• **What is needed**: The first line to copy is the one with "Continue the FreeCAD"; the last is the one with "place_group(tree, handling_scratches, Sheet=sheet_map)". Copy each line in that range exactly, leaving out all others.

____ Records to use

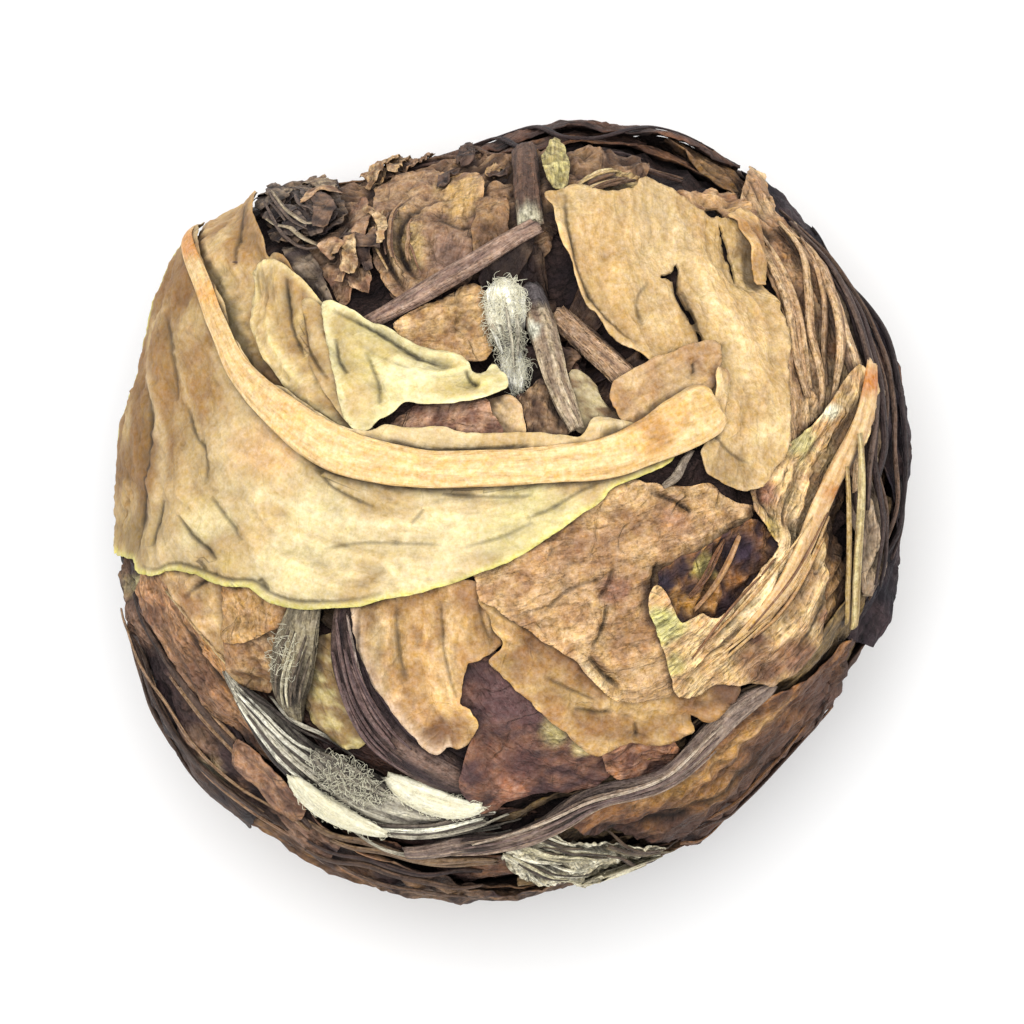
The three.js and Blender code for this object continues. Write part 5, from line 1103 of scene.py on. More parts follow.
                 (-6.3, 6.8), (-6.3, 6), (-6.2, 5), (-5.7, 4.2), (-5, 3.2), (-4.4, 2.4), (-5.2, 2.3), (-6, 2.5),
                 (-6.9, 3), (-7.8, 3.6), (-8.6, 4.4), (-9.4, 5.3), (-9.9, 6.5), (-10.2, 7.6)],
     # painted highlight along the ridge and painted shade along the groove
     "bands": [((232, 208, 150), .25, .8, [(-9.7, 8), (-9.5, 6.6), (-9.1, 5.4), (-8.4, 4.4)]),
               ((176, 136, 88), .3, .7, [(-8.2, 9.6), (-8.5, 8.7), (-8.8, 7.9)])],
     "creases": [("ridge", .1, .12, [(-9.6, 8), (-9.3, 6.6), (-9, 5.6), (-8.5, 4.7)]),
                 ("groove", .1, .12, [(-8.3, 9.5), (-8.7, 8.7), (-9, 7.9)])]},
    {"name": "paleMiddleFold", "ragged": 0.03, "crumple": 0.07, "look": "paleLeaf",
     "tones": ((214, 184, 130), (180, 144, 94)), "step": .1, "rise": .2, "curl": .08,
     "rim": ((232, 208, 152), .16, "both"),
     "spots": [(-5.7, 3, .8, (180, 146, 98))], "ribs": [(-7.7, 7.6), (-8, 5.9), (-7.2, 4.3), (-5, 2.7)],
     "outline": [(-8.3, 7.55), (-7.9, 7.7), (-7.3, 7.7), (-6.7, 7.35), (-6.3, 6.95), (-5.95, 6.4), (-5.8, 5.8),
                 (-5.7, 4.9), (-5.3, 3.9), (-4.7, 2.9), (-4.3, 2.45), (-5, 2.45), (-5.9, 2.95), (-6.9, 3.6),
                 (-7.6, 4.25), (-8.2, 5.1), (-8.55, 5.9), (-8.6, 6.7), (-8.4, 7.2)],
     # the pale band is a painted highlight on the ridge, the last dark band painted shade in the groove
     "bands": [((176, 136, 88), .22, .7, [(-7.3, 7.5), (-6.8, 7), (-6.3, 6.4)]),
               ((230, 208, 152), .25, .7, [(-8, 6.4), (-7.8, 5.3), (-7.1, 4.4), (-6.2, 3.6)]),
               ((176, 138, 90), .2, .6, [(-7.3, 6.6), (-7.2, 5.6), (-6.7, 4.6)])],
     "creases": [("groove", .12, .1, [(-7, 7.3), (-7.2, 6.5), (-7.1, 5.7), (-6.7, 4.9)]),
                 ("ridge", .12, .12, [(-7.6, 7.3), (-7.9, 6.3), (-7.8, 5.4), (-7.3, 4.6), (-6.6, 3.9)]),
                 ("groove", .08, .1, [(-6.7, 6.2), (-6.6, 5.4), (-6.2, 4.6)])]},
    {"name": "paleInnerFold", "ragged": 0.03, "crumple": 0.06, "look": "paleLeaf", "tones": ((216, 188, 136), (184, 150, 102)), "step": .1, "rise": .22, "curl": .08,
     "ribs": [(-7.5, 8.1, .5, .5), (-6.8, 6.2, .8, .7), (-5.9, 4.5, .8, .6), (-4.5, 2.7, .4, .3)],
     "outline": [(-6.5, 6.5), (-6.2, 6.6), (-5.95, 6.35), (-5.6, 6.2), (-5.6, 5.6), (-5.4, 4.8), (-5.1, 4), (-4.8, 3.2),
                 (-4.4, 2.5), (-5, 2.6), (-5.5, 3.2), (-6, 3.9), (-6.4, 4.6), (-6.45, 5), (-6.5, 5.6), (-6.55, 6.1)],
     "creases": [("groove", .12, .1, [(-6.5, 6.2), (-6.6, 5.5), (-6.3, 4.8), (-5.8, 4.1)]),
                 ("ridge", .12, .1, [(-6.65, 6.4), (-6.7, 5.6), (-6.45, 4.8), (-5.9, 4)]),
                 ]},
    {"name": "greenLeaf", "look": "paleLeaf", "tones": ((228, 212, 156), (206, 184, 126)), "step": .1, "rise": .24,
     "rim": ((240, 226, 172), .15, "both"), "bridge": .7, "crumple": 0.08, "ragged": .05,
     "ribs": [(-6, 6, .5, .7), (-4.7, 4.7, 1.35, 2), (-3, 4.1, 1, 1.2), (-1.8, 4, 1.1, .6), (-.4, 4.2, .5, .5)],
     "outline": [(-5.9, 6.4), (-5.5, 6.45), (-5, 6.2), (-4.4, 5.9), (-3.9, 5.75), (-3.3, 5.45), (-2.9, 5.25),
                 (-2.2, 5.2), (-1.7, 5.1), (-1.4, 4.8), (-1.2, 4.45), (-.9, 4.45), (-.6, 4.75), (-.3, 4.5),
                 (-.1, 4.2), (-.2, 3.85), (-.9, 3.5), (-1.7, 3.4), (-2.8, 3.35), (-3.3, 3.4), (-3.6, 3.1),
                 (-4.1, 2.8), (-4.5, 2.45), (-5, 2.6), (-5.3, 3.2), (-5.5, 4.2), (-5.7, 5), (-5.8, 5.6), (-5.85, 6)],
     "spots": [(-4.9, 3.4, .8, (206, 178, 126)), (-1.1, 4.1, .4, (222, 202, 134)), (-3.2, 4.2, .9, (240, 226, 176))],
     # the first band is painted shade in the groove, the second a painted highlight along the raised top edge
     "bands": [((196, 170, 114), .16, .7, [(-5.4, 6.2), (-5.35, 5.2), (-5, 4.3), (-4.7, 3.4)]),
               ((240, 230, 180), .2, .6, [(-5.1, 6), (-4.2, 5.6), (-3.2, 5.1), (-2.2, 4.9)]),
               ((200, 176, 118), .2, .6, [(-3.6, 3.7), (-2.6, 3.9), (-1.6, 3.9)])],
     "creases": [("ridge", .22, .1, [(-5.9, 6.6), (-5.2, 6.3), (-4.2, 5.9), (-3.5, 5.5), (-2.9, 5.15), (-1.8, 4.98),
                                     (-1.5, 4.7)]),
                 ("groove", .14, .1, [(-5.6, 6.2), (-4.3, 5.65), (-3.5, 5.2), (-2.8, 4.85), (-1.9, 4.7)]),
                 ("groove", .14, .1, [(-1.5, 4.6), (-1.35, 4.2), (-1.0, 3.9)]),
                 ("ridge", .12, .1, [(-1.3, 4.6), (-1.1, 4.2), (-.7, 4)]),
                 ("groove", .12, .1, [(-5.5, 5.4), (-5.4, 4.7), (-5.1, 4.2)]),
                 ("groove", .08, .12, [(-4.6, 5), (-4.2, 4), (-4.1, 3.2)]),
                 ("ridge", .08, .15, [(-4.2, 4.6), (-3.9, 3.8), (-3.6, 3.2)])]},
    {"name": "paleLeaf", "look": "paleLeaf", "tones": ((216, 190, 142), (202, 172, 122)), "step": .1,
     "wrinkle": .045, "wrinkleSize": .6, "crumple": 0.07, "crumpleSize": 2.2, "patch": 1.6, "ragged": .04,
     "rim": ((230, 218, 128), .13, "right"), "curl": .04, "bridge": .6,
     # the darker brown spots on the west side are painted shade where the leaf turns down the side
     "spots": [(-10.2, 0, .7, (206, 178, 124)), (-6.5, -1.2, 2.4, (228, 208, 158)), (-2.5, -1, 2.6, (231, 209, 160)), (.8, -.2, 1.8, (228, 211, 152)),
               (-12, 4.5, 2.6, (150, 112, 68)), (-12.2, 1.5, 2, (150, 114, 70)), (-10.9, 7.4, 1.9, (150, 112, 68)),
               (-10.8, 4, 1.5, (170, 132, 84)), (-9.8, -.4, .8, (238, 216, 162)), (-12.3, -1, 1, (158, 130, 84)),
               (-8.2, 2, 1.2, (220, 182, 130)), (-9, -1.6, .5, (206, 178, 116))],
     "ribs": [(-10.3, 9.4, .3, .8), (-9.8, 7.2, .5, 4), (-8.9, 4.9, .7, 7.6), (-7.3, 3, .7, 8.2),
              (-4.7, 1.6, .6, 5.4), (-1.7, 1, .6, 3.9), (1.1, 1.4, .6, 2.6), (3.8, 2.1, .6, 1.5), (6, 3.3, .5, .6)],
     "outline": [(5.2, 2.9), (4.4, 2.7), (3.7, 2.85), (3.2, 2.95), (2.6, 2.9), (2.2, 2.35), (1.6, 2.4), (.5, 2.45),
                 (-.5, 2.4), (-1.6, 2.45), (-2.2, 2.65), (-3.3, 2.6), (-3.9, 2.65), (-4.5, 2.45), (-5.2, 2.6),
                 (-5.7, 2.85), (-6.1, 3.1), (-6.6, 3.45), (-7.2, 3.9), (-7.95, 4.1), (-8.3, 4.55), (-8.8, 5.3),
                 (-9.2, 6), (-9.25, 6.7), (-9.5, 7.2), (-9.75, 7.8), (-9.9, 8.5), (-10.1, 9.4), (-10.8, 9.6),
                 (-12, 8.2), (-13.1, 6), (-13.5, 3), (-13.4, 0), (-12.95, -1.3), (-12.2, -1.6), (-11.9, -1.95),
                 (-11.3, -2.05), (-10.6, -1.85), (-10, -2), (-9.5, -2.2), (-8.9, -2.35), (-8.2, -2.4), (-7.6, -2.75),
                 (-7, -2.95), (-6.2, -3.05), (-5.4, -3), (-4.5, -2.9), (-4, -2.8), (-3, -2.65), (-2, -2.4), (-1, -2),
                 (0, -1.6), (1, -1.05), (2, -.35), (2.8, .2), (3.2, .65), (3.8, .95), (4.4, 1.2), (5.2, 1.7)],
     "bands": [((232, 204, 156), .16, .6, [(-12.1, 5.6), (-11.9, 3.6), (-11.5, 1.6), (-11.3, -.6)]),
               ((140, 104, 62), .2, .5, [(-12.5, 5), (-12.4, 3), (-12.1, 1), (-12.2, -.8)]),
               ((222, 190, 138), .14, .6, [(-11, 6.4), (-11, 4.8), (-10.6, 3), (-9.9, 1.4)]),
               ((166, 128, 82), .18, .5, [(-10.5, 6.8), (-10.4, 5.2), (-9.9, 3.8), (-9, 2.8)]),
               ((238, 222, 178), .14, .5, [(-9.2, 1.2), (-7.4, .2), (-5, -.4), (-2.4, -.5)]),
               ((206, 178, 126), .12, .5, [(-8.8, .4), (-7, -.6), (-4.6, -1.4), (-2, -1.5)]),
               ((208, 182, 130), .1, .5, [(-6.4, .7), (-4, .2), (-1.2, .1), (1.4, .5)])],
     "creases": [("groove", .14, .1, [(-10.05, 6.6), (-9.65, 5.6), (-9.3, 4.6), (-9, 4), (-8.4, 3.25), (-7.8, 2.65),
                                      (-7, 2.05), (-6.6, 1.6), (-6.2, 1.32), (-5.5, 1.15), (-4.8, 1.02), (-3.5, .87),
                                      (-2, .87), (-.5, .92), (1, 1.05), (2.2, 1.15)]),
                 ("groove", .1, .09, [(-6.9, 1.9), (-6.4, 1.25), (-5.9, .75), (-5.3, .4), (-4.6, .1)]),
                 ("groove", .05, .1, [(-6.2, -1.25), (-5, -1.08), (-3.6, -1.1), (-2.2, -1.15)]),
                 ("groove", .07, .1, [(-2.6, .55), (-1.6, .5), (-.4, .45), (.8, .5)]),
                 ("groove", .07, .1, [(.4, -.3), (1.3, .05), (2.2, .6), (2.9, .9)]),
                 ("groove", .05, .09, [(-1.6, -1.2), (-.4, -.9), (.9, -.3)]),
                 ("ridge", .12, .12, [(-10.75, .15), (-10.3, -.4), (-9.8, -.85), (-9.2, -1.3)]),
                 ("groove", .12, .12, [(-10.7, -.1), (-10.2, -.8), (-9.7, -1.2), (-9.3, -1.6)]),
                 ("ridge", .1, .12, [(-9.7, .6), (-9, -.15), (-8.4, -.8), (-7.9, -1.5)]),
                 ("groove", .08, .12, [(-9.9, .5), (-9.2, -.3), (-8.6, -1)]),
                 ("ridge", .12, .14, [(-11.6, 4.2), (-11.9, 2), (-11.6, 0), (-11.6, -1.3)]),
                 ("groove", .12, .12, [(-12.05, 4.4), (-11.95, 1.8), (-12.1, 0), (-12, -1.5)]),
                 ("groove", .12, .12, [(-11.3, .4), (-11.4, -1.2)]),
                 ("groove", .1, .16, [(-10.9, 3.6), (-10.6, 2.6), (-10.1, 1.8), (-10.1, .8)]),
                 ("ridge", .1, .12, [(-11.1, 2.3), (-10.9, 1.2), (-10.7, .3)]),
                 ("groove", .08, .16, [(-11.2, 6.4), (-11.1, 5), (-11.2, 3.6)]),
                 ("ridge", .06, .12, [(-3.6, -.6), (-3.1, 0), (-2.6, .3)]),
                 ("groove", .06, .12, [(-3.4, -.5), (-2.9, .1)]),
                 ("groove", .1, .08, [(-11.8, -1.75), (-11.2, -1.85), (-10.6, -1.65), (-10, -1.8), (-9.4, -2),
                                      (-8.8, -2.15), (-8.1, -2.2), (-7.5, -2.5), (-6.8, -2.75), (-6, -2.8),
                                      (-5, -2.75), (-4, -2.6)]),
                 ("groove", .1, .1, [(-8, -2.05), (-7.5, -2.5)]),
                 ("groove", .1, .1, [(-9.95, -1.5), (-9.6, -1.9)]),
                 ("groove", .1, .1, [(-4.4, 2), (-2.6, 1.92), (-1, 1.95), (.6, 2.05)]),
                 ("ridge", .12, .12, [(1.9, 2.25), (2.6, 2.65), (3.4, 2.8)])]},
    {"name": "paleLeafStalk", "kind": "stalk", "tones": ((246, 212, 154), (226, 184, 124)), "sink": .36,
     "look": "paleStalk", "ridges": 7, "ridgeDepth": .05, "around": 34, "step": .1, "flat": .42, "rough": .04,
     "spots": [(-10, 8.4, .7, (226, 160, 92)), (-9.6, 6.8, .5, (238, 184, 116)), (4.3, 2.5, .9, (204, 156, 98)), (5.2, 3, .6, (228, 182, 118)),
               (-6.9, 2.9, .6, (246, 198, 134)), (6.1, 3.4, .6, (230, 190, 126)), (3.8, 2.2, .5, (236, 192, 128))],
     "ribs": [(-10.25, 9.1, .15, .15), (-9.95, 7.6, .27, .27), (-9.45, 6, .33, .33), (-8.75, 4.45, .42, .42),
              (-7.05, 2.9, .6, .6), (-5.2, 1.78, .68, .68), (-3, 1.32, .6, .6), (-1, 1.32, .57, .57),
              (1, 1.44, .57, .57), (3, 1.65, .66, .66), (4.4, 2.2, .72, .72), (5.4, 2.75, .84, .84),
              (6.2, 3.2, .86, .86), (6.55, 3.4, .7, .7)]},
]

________
____ Records to use

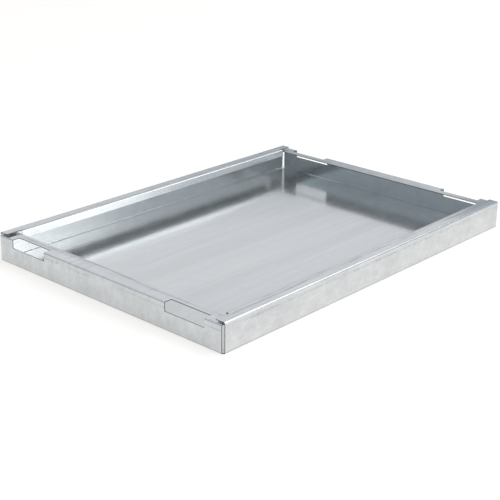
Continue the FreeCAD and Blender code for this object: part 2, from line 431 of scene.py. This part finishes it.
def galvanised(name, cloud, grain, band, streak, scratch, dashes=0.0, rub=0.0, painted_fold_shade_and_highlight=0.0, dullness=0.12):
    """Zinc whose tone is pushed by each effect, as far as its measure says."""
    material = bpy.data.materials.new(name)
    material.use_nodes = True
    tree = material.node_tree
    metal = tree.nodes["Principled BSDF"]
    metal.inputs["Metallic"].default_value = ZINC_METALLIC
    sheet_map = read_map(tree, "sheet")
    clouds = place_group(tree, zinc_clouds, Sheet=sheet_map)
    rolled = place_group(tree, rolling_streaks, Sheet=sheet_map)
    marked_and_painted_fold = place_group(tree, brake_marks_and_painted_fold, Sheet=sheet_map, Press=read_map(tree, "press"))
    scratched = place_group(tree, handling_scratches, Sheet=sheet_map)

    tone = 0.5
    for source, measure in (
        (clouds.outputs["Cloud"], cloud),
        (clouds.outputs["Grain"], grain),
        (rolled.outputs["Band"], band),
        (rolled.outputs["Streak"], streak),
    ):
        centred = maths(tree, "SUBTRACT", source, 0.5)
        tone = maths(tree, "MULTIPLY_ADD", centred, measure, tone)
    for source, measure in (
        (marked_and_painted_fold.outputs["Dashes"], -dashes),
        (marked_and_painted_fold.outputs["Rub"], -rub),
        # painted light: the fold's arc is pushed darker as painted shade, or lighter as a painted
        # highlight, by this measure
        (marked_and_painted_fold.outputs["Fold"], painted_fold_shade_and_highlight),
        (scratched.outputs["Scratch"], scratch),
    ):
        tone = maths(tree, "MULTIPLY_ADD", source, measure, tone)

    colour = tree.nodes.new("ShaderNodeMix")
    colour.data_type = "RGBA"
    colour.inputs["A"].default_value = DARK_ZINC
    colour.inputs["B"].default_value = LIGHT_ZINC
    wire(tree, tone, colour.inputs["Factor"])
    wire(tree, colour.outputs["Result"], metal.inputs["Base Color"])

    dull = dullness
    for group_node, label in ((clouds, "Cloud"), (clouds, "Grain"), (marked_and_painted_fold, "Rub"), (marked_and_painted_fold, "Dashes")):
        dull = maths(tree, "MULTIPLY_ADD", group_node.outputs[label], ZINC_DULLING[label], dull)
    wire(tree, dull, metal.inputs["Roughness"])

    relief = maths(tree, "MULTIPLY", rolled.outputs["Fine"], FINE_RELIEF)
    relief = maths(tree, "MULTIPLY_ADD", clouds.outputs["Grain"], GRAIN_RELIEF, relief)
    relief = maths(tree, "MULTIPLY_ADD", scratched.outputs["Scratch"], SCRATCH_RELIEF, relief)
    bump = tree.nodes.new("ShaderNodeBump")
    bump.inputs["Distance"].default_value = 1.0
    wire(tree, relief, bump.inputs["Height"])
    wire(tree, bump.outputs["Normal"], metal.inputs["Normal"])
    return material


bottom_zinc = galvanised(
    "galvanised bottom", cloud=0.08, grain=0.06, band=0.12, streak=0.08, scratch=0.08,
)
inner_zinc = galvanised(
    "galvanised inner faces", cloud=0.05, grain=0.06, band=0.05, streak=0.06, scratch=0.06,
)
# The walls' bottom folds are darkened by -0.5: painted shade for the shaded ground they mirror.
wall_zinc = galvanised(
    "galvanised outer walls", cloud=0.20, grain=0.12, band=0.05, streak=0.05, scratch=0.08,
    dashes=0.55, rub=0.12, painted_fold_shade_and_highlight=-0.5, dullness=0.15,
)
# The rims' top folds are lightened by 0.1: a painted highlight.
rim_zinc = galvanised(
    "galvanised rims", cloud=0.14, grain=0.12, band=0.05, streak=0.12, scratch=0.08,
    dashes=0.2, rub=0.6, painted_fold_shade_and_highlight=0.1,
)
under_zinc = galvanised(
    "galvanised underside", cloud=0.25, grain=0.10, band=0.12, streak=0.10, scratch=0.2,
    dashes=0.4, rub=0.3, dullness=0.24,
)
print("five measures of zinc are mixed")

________

• **Exercise solution**:
Continue the FreeCAD and Blender code for this object: part 2, from line 431 of scene.py. This part finishes it.
def galvanised(name, cloud, grain, band, streak, scratch, dashes=0.0, rub=0.0, painted_fold_shade_and_highlight=0.0, dullness=0.12):
    """Zinc whose tone is pushed by each effect, as far as its measure says."""
    material = bpy.data.materials.new(name)
    material.use_nodes = True
    tree = material.node_tree
    metal = tree.nodes["Principled BSDF"]
    metal.inputs["Metallic"].default_value = ZINC_METALLIC
    sheet_map = read_map(tree, "sheet")
    clouds = place_group(tree, zinc_clouds, Sheet=sheet_map)
    rolled = place_group(tree, rolling_streaks, Sheet=sheet_map)
    marked_and_painted_fold = place_group(tree, brake_marks_and_painted_fold, Sheet=sheet_map, Press=read_map(tree, "press"))
    scratched = place_group(tree, handling_scratches, Sheet=sheet_map)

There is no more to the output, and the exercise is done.